You know you are on to something—product-market fit—the authors say, “when growth is not your biggest problem; keeping up with demand is.”

They cover the three biggest mistakes that first-time founders make: First, giving up too easily. Second, building something no one wants (“Your initial idea is not going to be exactly the one that people want.”). And third, ignoring distribution—getting your product in front of customers.

Finding the right cofounder can make all of the difference. “When you choose a cofounder, you’re committing to a very big adventure together full of very high highs and very low lows.” Get a founder’s agreement in writing early on when things are going well. Include responsibilities and equity. “We recommend that you split up 90% of your equity up front between cofounders. The other 10% can be reserved for future hires and other circumstances.”

Part two of the book is full of ideas, tips, and how-tos to get you grounded and headed in the right direction. They cover everything from evaluating ideas to business models, customer acquisition, building a team, pitching your company, pivoting, and understanding financials, to name a few.

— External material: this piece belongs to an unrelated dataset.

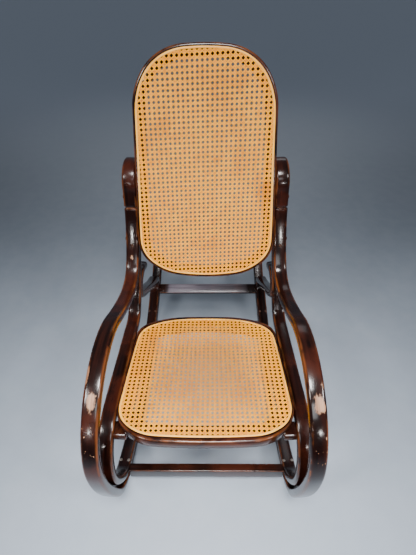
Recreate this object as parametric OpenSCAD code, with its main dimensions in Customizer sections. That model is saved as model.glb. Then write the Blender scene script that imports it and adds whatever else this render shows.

This book is one of the best books you could read as you think about your first startup because it lays out the realities of starting a business in a very concise, straightforward manner. They close with this thought:

Although it is true that the vast majority of startups eventually fail, we hope you have seen through some of the stories that we’ve shared that the experience, knowledge, relationships, and stories gained through practicing entrepreneurship are more powerful than any other job or experience you could have. You’ll never see the world in the same light, and you’ll always be looking for the next opportunity to help others solve a problem and make your own dent in the world.